*SET EXERCISE:* What is to be transcribed is the run of lines opening with the one that has "Recreate this object" and closing with the one that has "it is worn.", and only that run, exactly.
┏━━
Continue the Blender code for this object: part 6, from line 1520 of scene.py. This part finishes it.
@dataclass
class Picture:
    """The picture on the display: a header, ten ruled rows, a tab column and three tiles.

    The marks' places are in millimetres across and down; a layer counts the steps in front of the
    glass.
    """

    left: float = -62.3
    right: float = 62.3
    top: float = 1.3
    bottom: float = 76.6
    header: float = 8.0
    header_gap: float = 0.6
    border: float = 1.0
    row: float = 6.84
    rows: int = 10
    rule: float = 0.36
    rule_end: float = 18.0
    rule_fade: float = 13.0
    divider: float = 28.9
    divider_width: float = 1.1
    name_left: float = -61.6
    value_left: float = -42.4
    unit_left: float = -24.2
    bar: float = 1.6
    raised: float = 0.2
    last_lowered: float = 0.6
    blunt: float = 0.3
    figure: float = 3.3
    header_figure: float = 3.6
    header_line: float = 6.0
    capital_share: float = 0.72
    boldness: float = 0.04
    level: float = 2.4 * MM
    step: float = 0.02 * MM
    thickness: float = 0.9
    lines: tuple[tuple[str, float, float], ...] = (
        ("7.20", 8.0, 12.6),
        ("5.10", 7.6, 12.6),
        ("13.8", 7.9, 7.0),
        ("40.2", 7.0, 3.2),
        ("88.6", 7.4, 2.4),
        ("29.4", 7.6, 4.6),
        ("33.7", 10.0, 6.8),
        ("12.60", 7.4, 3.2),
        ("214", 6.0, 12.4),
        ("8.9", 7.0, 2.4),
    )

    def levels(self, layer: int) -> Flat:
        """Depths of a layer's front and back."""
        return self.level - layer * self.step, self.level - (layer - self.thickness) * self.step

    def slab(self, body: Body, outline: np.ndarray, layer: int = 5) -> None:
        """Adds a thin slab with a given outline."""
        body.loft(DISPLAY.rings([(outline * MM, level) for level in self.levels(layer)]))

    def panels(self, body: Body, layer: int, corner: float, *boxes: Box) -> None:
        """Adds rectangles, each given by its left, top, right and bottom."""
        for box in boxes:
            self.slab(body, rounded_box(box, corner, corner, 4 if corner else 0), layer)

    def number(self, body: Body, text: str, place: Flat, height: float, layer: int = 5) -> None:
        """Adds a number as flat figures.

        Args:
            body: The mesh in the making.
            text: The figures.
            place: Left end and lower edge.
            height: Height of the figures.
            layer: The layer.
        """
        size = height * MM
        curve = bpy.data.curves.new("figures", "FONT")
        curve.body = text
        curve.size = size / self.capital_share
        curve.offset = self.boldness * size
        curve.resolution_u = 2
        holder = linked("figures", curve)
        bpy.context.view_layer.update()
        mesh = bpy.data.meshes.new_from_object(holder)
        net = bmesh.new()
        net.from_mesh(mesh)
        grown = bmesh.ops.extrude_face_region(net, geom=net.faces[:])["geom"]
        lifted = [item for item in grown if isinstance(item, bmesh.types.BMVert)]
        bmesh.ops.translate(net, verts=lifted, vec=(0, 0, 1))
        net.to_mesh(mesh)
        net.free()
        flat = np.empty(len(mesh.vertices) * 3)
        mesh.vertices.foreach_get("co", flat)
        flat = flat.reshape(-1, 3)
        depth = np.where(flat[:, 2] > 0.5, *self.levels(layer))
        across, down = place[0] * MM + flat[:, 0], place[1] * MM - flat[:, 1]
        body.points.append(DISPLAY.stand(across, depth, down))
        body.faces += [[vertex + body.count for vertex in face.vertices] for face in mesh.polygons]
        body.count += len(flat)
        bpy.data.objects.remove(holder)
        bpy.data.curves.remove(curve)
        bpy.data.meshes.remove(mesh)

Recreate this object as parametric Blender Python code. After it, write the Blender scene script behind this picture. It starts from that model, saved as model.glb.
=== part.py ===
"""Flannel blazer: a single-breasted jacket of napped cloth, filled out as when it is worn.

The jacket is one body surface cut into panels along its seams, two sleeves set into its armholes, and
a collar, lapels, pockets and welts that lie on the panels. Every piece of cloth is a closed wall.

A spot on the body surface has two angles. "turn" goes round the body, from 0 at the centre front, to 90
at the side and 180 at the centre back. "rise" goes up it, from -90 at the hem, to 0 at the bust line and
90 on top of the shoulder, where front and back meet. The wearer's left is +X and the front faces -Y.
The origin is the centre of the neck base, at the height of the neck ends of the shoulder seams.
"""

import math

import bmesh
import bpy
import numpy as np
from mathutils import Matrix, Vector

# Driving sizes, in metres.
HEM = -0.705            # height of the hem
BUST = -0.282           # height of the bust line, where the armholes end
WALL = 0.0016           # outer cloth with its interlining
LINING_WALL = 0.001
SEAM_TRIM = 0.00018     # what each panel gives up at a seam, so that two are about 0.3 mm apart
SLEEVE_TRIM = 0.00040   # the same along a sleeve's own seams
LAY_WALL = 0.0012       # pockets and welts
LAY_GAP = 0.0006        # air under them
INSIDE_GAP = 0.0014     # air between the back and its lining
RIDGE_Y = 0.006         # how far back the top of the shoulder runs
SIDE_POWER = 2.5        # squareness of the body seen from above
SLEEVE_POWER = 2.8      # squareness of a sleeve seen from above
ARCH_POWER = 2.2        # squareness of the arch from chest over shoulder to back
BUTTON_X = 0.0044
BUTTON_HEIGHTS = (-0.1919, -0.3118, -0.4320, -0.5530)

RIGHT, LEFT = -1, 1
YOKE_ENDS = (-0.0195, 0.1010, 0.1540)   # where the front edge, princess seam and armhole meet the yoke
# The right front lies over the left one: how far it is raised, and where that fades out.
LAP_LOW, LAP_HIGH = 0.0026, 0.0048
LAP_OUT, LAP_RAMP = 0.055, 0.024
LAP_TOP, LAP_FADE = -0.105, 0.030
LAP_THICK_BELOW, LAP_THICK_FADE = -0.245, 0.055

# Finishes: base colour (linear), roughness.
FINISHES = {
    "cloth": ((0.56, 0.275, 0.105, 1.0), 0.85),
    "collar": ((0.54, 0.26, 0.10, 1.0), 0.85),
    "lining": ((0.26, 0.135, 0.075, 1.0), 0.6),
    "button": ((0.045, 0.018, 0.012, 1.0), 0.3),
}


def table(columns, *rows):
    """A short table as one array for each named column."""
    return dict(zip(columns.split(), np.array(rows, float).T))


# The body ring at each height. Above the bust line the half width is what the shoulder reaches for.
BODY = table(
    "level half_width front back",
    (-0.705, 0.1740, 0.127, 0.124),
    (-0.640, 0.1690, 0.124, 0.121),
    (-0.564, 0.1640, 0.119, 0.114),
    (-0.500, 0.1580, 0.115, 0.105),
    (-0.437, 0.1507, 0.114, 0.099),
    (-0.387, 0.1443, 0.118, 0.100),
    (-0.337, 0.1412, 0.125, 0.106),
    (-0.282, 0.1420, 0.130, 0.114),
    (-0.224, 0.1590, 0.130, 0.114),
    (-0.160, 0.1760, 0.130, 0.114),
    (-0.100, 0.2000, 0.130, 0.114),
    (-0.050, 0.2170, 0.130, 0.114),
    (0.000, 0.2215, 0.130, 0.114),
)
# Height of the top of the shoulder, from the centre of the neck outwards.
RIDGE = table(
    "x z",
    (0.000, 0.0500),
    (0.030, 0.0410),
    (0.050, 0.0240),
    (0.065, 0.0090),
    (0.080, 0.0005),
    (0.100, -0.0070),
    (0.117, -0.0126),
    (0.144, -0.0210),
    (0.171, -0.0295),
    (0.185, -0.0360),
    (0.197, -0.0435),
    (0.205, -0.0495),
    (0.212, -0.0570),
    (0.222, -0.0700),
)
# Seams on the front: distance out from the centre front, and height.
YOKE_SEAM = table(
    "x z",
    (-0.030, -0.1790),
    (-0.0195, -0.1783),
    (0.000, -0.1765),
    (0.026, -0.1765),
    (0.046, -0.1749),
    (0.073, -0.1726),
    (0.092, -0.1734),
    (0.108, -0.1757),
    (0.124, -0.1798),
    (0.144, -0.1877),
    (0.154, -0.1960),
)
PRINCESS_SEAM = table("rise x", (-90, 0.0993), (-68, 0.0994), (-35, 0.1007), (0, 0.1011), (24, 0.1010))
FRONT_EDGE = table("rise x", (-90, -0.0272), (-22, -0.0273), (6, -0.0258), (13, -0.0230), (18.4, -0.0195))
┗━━
*EXERCISE RESULT:*
Recreate this object as parametric Blender Python code. After it, write the Blender scene script behind this picture. It starts from that model, saved as model.glb.
=== part.py ===
"""Flannel blazer: a single-breasted jacket of napped cloth, filled out as when it is worn.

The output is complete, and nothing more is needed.